Plot Summary: Saint Teresa intended The Way of Perfection as both an invitation to holiness and as a source of practical instruction for Carmelite sisters. The text of The Way of Perfection included here is a translation of the Valladolid Autograph, Saint Teresa’s own revision of an earlier text she had written for the first sisters living under the Carmelite Reform. This text can be divided thematically into four sections: Chapters 1-3 provide an introduction to Saint Teresa’s motivations and goals in undertaking this reform, Chapters 4-15 explain how and why Saint Teresa advocates such strict adherence to the Rule of the Carmelite Order, Chapters 16-26 present Saint Teresa’s understanding of the different types of prayer and of the necessity for prayer and contemplation, and Chapters 27-42 provide Saint Teresa’s word-by-word analysis of and commentary on The Lord’s Prayer.
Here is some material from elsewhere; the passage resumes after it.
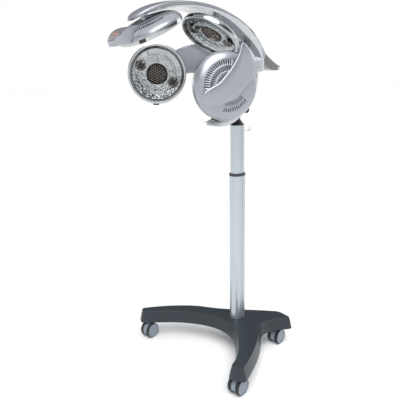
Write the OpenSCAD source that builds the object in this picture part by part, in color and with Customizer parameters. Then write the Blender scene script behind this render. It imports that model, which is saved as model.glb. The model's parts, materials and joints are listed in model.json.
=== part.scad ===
// Free-standing salon air mover: four heated fan heads on curved wings, a telescopic column
// and a three-legged base on twin-wheel casters. Millimetres, +Z up, origin on the floor under
// the column axis, -Y towards the seated client, +X the side with the tilt knob.

/* [Base] */
// Height of the base cover's flat top
base_top = 138; // [132:1:150]
// Height of the base cover's lower edge
base_low = 79; // [78:1:84]
// Wall of the moulded base cover
cover_wall = 4; // [3:0.5:5]
// How far the cover's sides lean out at their lower edge
cover_draft = 13; // [8:1:16]
// Angle between the base's long bar and the wings' plane of symmetry
base_turn = 50; // [40:1:60]

/* [Casters] */
// Caster wheel radius
wheel_r = 37.5; // [35:0.5:38]
// Caster wheel width
wheel_w = 19; // [16:1:20]
// Distance from the swivel axis to the axle
trail = 18; // [14:1:20]

/* [Column] */
// Corner radius of the lower tube's oval section
lower_r = 31; // [30:0.5:33]
// Distance between the two arc centres of both oval tubes
oval_c = 18; // [14:1:22]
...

1. The introduction to our text presents Saint Teresa as a woman of great spiritual understanding and practical insight, a combination that we can clearly see in the instructions she offers to her daughters in the convent. How would you explain the intersection between the practical and the spiritual in this text? If you were to reconstruct the day-to-day realities and difficulties that these women face, based on the knowledge that Saint Teresa refers to as her “personal experience,” what would they be like? That is, what is the practical “reality” of the lives of these women that corresponds to the reality of their vocations and their life as a religious community?

2. Saint Teresa often addresses the reasons behind the severity of the demands she makes of her daughters. How would you explain her insistence on such severity, and how can a person not living in a religious community adapt some of these principles to daily life?

3. Saint Teresa explains that a personal relationship with Jesus is the foundation of spirituality for the sisters in her care. How do the terms of address that she uses for Jesus provide insight into the many nuances of this relationship? How does the idea of a personal relationship with Jesus apply to those who are not professed Brides of Christ?

4. How might we explain the apparent paradoxes that underlie the kind of life Saint Teresa invites her daughters to pursue? For example, how do we reconcile the tensions between freedom and obedience, between liberty and servitude, between discipline and abandon?

5. How does Saint Teresa treat the issue of gender in both her spiritual and practical instruction? Are there inherent limits placed on her daughters because they are women? Are there certain limits that Saint Teresa instructs her daughters not to accept simply because they are women? In what ways – and within what boundaries – does she empower her daughters to assert themselves in the face of men’s authority?

6. From a literary standpoint, how do the metaphors and patterns of images in this text help us to understand what Saint Teresa is teaching? Are there specific images that you find especially resonant: the game of chess, the beautiful palace, the journey, fire, or water, for example?

7. How does Saint Teresa explain the reality of the devil and of evil? What is its source? How does it manifest itself? How are we to recognize it? How do we combat it.

8. What are the physical, intellectual, emotional, attitudinal, and spiritual elements that prayer requires, according to Saint Teresa? How does she explain the distinctions and parallels among verbal prayer, mental prayer, and contemplation? How might this instruction be of help to us, especially at particular times in the Church calendar such as Advent and Lent?

9. Consider the various approaches to reading Sacred Scripture: literal, historical-cultural, literary/aesthetic, theological, and moral.* Can we see these approaches to reading and prayer in Saint Teresa's discussion of the "Our Father," and how might we bring them to bear on our own reading of prayer? *These categories are derived from a lecture given by Fr. Jerome Joseph Day, O.S.B., PhD, Pastor, at Saint Raphael the Archangel Parish in Manchester, NH.